Oh right, and we need the ocean as a carbon sync and it generates most of the oxygen on the planet.

But yeah, it's all about the art. Nothing to do with the ocean being an incredibly complicated delicate life support system for the planet that we are breaking...


Nice story, but the "ocean is broken" is still linkbait. Its not in any way true as a statement or even as a concept. The article is a story about "how my pre-conceived notions" are broken, signed--The author. That hurts the credibility of the author, and diminished any (actual) point he was trying to make.


I suspect I'm being trolled but I'll give you the benefit of the doubt and assume you just skimmed the article: Here's the high points:

[On the same trip 10 years earlier] "There was not one of the 28 days on that portion of the trip when we didn't catch a good-sized fish to cook up and eat with some rice," Macfadyen recalled.

But this time, on that whole long leg of sea journey, the total catch was two.

No fish. No birds. Hardly a sign of life at all.

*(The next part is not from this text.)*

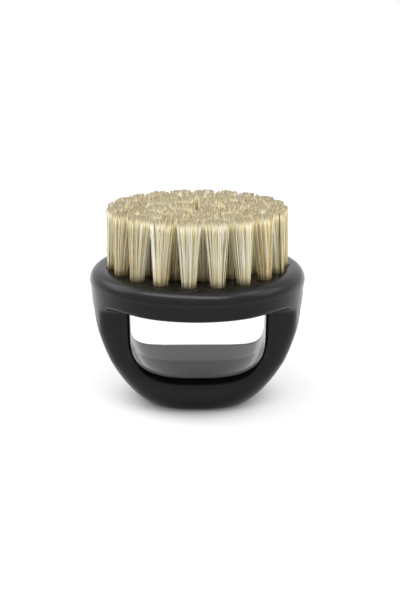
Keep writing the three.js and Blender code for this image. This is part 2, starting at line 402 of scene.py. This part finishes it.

They observed a trawler going back and forth day and night across a reef and later the same trawler offered them buckets of fish...

"They told us that his was just a small fraction of one day's by-catch. That they were only interested in tuna and to them, everything else was rubbish. It was all killed, all dumped. They just trawled that reef day and night and stripped it of every living thing."


I can assure you that I'm not trolling you.

I read the article and realized that it had a completely different meaning to me than the average HN reader. I felt it might be interesting to share. If nothing else, the responses should be instructive.

If your value for the ocean is "it must support the life of humanity" then that's fine. Just come out and say it. Of course the next step in the conversation is what, exactly, is required for the ocean to do to support life. That's where it starts getting more tricky.

I think the problem here is that writers such as this are asking folks to have a religious experience -- to feel a sort of transcendence or guilt that doesn't have to be explicitly defined or looked at too closely. Therefore anybody can read the article, feel guilt and anguish, and join in the emotional fun. Hey, who wants to nuke the ocean, kill the fish, and fill it full of garbage? Nobody, that's who. That's the troll, not my analysis of the piece.

It's like humor. Once you start to really look at it, it goes away. A good sign you're having your chain yanked.

I shared my opinion because articles like this only serve to gin up mobs. Take a look at some of the comments. You'll have free marketers talking about the people that were fed, green earth types venting over the damage to mother earth, and so on. Not much in the way of actual analysis aside from just reassuring each other of our mutual shared subjective values, no matter which ones they are. Just noise.

I would have flagged it, but, as I said, it has artistic value. I could really feel I was there on the guy's voyage. However your point is valid. My honest reaction seems to have generated plenty of disgust. So I invite fellow HNers to just take a look around. I've shared my reaction to the piece. It's emotionally manipulative, but that's okay -- as long as you understand what it's doing. But for you personally, is this a useful article for the site or not?


There are tons of scientific reports about Oceans' fish stocks falling dramatically. This article is a very strong way to reinforce the point, to make you see it. Because those scientific reports, as troubling as they are, hardly make news any more.


The lack of birds and fish is striking. However, the trawler is still catching fish. The tsunami may have some natural effect too.

Also striking is the lack of photos - I suspect it wasn't literally "like sailing through a garbage tip" (as opposed to occasional debris, much more than usual).


The decline can be very rapid and dramatic, fishermen have to work harder and harder to maintain their catch levels (my hometown was one of the ones that suffered with the collapse of the northern cod fishery):

https://en.wikipedia.org/wiki/Collapse_of_the_Atlantic_north...

In the 1990s the Northern Cod populations collapsed to less than 1% and after a 20+ year moratorium on fishing has only increased to 10% of its historical stock.